The overall design of the infrastructure and dynamics of cyberspace in general and Internet in particular can be seeing as a political decision. The way Internet has been structured and works reflects specific forms of power and authority: globally unique, open, multistakeholderist but centralized, net-neutral and raft consensual. All these characteristics leads to a particular political ideal, related with globalization, democratic system and free market capitalism. So we cannot dismiss any of these three pillars of values in order to maintain the performance of the entire cyberspace.

 

The System.
The system ensures stable and secure flow of information through universal and consistent technical standards, with inestimable economic, financial, social and political value.
Internet was originally conceived by engineers and not by political scientists, and the first aim was to communicate in the most open and easy way with an overall logic of the free flow of information (“everything has to be available to everyone by the easiest way and with lesser cost”). In order to achieve this aim they have, firstly, established the standards for how computing devices interoperate, then they proceeded with the coordination of the distribution of the internet addresses. At that point, they had to determine the values for the further development of the entire system, solving also the problems related with cybersecurity.
This free flow of information produces a social revolution in human history, destabilizing the traditionally dominant institutions of power and information due to several innovations: file sharing, low costs of duplication/storage/distribution of information, loss of information control of citizen-production of news and entertainment.
However, all these benefits are, in many cases, limited by different methods of control, blocking, filtering, surveillance, censorship, misinformation, piracy and hacking. These are inherent risks of the system and are committed by all actors with different interests and in different levels.

 

The Actors.
Internet governance is coordinated by a constellation of public authorities, transnational institutions, private corporations, nongovernmental entities and a global epistemic community of engineers/technicians/officers devoted to the development of internet. So we have not only governments battling for their own national interests but also a lot of intermediaries and advocacy groups involved in its political dynamics.
The intermediaries are numerous:
- financial services companies that facilitated online monetary transactions;
- web hosting companies that house other entities content on their servers;
- search engines (Google, Yahoo!, Bing, etc.)
- registrars that assign domain names to Internet users,
- registries that perform domain name resolution processes;
- entities that run Internet exchange points connecting networks;
- institutions that operate the Internet's routing and addressing infrastructure.

 

Some very recognized Advocacy groups are the Electronic Frontier Foundation (EEF), the Center for Democracy and Technology and the Public Knowledge.
Multinational corporations have a de facto global policymaking function, stressing the “corporate social responsibility” and advocating for the respect of privacy, freedom of expression and transparency against governmental requests related to the speech or privacy rights of their users.
Notwithstanding this "fair" attittude of MNCs, they are accused of implementing the policy of “trading privacy for free private goods” to commercialize personal data. In most cases, these intermediaries have more expertise dealing with digital information than public officers. And so governments could also be tempted to privatize internet surveillance, censorship, blocking and data collection up to these intermediaries in order to skip constitutional limitations.

 

The Current International Political Struggle to reshape Internet Governance.
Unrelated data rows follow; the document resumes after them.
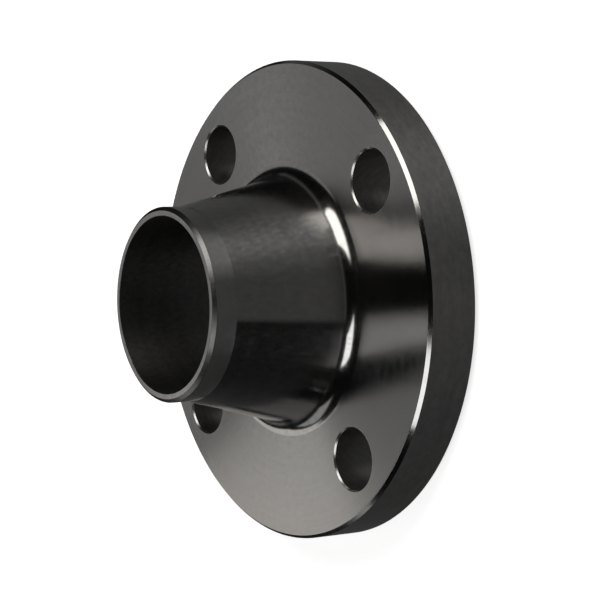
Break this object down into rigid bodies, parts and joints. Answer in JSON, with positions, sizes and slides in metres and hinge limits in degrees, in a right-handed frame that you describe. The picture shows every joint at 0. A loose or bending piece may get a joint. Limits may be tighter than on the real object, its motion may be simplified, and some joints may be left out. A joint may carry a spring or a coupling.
{
  "type": "weld neck pipe flange",
  "caption": "Raised face weld neck pipe flange with a tapered hub and bevelled weld end, for bolting a butt-welded pipe run to a matching flange.",
  "frame": {"origin": "centre of the bore at the gasket face", "axes": "+Z along the bore axis, from the gasket face towards the weld end; the bolt holes straddle X and Y"},
  "size_m": [0.1524, 0.1524, 0.0635],
  "materials": {
    "plate_steel": "turned, darkened by oil or phosphate",
    "gasket_face_steel": "concentric serrations, darkened",
    "hub_steel": "turned, darkened by oil or phosphate",
    "weld_end_steel": "fine turned, bevel and land left brighter"
  },
  "bodies": {
    "root": {"flange_ring": "plate_steel", "raised_face": "gasket_face_steel", "hub": "hub_steel", "weld_end": "weld_end_steel"}
  },
  "joints": []
}
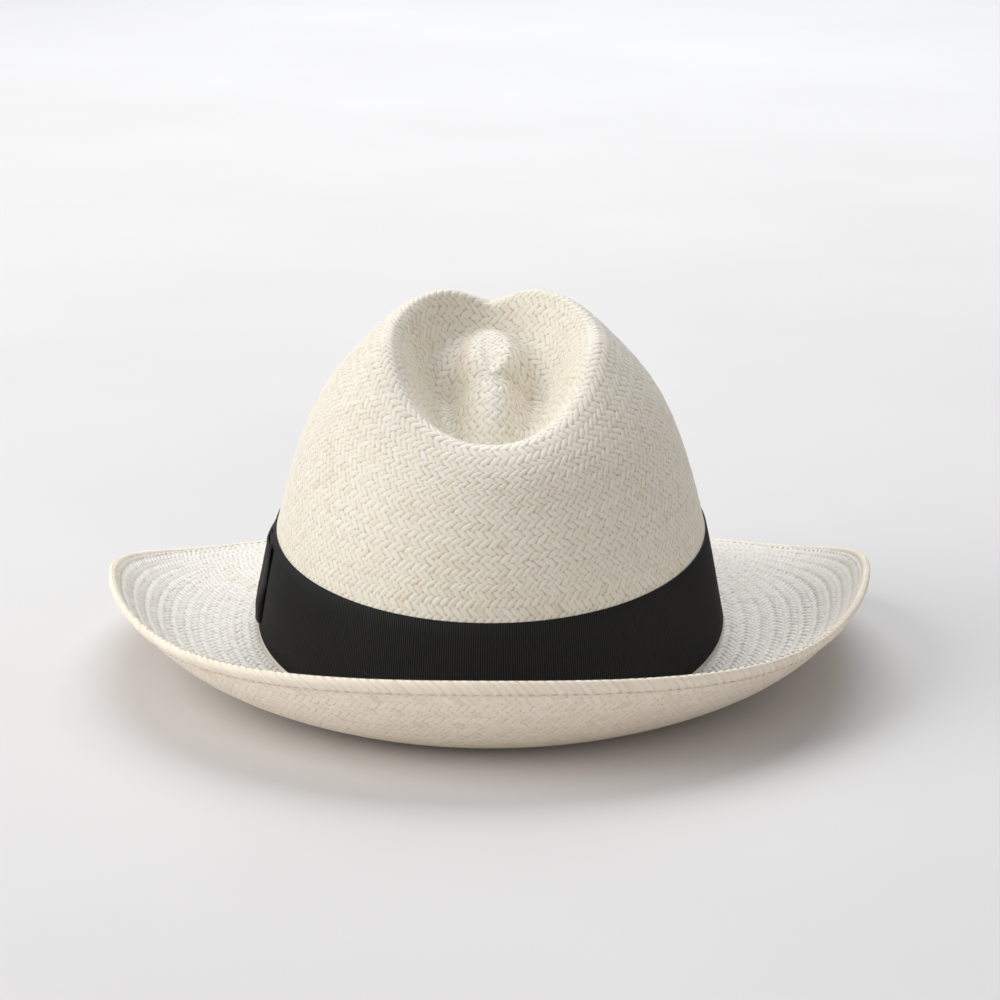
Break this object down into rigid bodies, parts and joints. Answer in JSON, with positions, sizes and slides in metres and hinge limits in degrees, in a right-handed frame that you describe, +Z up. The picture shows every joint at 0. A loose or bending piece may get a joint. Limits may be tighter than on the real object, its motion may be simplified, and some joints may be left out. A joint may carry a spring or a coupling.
{
  "type": "panama hat",
  "caption": "Woven straw fedora with a teardrop crown, a brim curled up at the sides and rear, and a plain dark ribbon band with a flat bow.",
  "frame": {"origin": "middle of the hat's footprint on the table, under the middle of its bounding box", "axes": "+Y to the front of the hat, +X to the wearer's right, +Z up; the hat stands on a table, tilted back by about 7 degrees, on its front brim edge and the rear of its brim"},
  "size_m": [0.2882, 0.3162, 0.1329],
  "materials": {
    "straw": "bleached palm straw in a fine herringbone weave, dry with a faint silky sheen along each strand",
    "ribbon": "black grosgrain ribbon with fine upright ribs, soft satin sheen",
    "black_thread": "black sewing thread, matte",
    "cream_thread": "cream sewing thread, matte",
    "sweatband": "thin tan leather, smooth with a fine grain",
    "seam_tape": "narrow tan cotton tape, matte"
  },
  "bodies": {
    "root": {"straw_body": "straw", "hem_stitching": "cream_thread", "hatband": "ribbon", "hatband_tacks": "black_thread", "bow_tail": "ribbon", "bow_loop_rear": "ribbon", "bow_loop_front": "ribbon", "bow_knot": "ribbon", "bow_stitches": "black_thread", "sweatband": "sweatband", "sweatband_reed": "sweatband", "sweatband_stitching": "cream_thread", "sweatband_seam_tape": "seam_tape"}
  },
  "joints": []
}
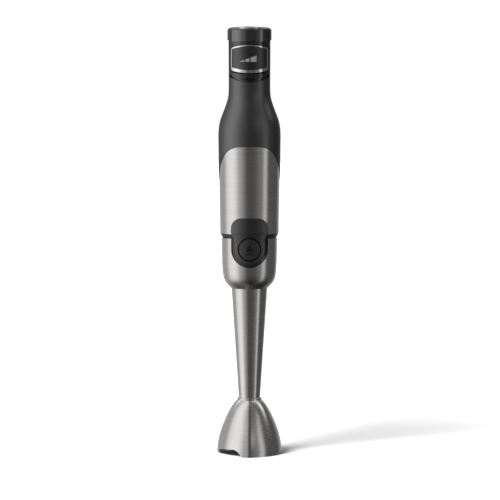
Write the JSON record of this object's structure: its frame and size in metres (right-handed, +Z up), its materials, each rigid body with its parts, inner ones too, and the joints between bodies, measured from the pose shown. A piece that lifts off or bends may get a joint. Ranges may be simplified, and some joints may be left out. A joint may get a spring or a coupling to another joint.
{
  "type": "immersion blender",
  "caption": "Hand-held stick blender: slim grip with a speed trigger, steel motor body and a detachable steel blending bar with a bladed bell foot.",
  "frame": {"origin": "on the floor plane that the bell's rim stands on, on the motor's axis", "axes": "+Z up along the motor's axis, the trigger and the release button face -Y"},
  "size_m": [0.0624, 0.0638, 0.4132],
  "materials": {
    "bell_steel": "fine horizontal brushing, half gloss",
    "tube_steel": "fine horizontal brushing, half gloss",
    "collar_steel": "fine horizontal brushing, half gloss",
    "sleeve_steel": "fine horizontal brushing, half gloss",
    "blade_steel": "ground and lightly polished",
    "bright_chrome": "mirror bright",
    "disc_metal": "satin with a soft dome",
    "badge_metal": "dark satin, left blank",
    "soft_grip": "soft-touch coating, matt",
    "gloss_black": "polished black",
    "satin_black": "fine moulded texture",
    "button_grey": "fine moulded texture",
    "trigger_pad": "matt with raised bars",
    "inner_plastic": "moulded",
    "housing_plastic": "moulded",
    "shaft_steel": "ground",
    "spring_steel": "drawn wire",
    "bronze": "sintered",
    "seal_rubber": "moulded",
    "lamination": "stacked laminations",
    "copper": "enamelled wire",
    "brass_slot": "pressed",
    "carbon": "pressed carbon",
    "board": "solder mask",
    "sink_metal": "extruded",
    "capacitor_case": "dipped"
  },
  "bodies": {
    "blending_bar": {"bell_guard": "bell_steel", "bearing_boss": "satin_black", "bar_tube": "tube_steel", "bar_collar": "collar_steel", "collar_liner": "gloss_black", "shaft_housing": "housing_plastic", "upper_bush": "bronze", "lower_bush": "bronze", "shaft_seal": "seal_rubber"},
    "running_shaft": {"drive_shaft": "shaft_steel", "bar_coupling": "satin_black", "shaft_clip": "spring_steel", "blade_hub": "inner_plastic", "blade_nut": "shaft_steel", "blade": "blade_steel"},
    "motor_unit": {"grip_shell": "soft_grip", "motor_sleeve": "sleeve_steel", "motor_base": "satin_black", "switch_panel": "gloss_black", "top_cap": "gloss_black", "top_disc": "disc_metal", "cap_band": "badge_metal", "cord_gland": "seal_rubber", "motor_stator": "lamination", "field_coils": "copper", "lower_bracket": "inner_plastic", "upper_bracket": "inner_plastic", "lower_bearing": "shaft_steel", "upper_bearing": "shaft_steel", "brush_holders": "brass_slot", "carbon_brushes": "carbon", "brush_springs": "spring_steel", "handle_chassis": "inner_plastic", "control_board": "board", "trigger_switch": "satin_black", "suppressor_capacitor": "capacitor_case", "heat_sink": "sink_metal", "trigger_pivot_pin": "shaft_steel", "trigger_spring": "spring_steel", "release_spring": "spring_steel"},
    "rotor": {"armature_shaft": "shaft_steel", "rotor_core": "lamination", "rotor_windings": "copper", "commutator": "copper", "cooling_fan": "inner_plastic", "motor_coupling": "satin_black"},
    "trigger": {"speed_trigger": "trigger_pad", "trigger_trim": "bright_chrome"},
    "release_button": {"release_button": "button_grey", "latch_plate": "satin_black"}
  },
  "joints": [
    {"name": "unit_lift", "type": "slide", "parent": "blending_bar", "child": "motor_unit", "axis": [0, 0, 1], "range_m": [0, 0.06]},
    {"name": "rotor_spin", "type": "hinge", "parent": "motor_unit", "child": "rotor", "pos_m": [0, 0, 0.25], "axis": [0, 0, 1], "continuous": true},
    {"name": "shaft_spin", "type": "hinge", "parent": "blending_bar", "child": "running_shaft", "pos_m": [0, 0, 0.1], "axis": [0, 0, 1], "continuous": true},
    {"name": "trigger_squeeze", "type": "hinge", "parent": "motor_unit", "child": "trigger", "pos_m": [0, -0.0136, 0.391], "axis": [1, 0, 0], "range_deg": [0, 8], "stiffness_Nm_per_rad": 0.08, "springref_deg": -5.73},
    {"name": "button_press", "type": "slide", "parent": "motor_unit", "child": "release_button", "axis": [0, 1, 0], "range_m": [0, 0.003], "stiffness_N_per_m": 500, "springref_m": -0.002, "deforming": ["release_spring"]}
  ],
  "couplings": [
    {"joint": "shaft_spin", "follows": "rotor_spin", "ratio": 1}
  ]
}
Despite the openness, the multistakeholderist and decentralized regulation of Internet, it remains under central regulation of the US. In fact, the ICANN, notwithstanding being a not-for-profit public-benefit technical corporation under the laws of California, is contractually engaged with the US Department of Commerce.

Nowadays, in particular after the Snowden Affair in 2013, the Internet Governance is discussed among three main blocks of actors with multiple interests:

1.- The "5 Eyes" Group (the US, the UK, Canada, Australia and New Zealand): these are the status-quo actors who wants to maintain the actual regime open and free from interference by States.

2.- The BRICS States (Brazil, Russia, India, China and South Africa): they criticise the actual structure arguing it serves as an instrument of techno-political domination by the "5 Eyes". They want to change the status quo, but in different ways and for different interests. In fact, within this group, there is a strong cleavage between the "Censors" (China, Russia and other authoritarian regimes) and the "Moderate Reformers" also called the "Swing States" (India, Brazil and all LatAm countries, South Africa). While the moderates' strategy is to change the system from within (i.e. the Brazilian government committment to create a set of principles of internet governance during the NetMundial conference in Sao Paulo in April 2014), other countries (especially Russia) prefer to increase the decisional power of other intergovernmental forums outside the typical ICANN/IANA environment, such as the International Telecommunication Union (ITU) or within the ICANN Governmental Advisory Committee -the most multilateral organ of the entire governance system.

3.- The EU: supports the actual multistakeholder model but with more regional/national regulation to protect citizens' rights, domestic industries and national and communitarian interests, in particular in issues like Big Data, Net-Neutrality and State Surveillance.

In March 2014, the US Department of Commerce announced the expiration of the contract with ICANN/IANA on 30 September 2015, opening a new phase of global negotiations in order to create a more multistakeholder governance, but maintaining the respect for openness, free access and no multilateral regulation of IANA. In so doing, this process will lead to a reshape of the entire system by improving the transparency, accountability and inclusiveness of the multistakeholder processes based on universal internet principles and rules, but avoiding the "up-down" revolution that Russia, China, Iran and other countries are promoting. The EU is pressing to establish a clear timeline for the globalisation of ICANN and IANA's functions, that includes the launching of the Global Internet Policy Observatory, an online platform for creating transparency, accountability and global committment on internet policies.

Notwithstanding this trend, the Censor States have to be heard and their interests taken into consideration, because the risks of Balkanization of the Internet, its fragmentation along technical boundaries, are still too high for the further development of the cyberspace.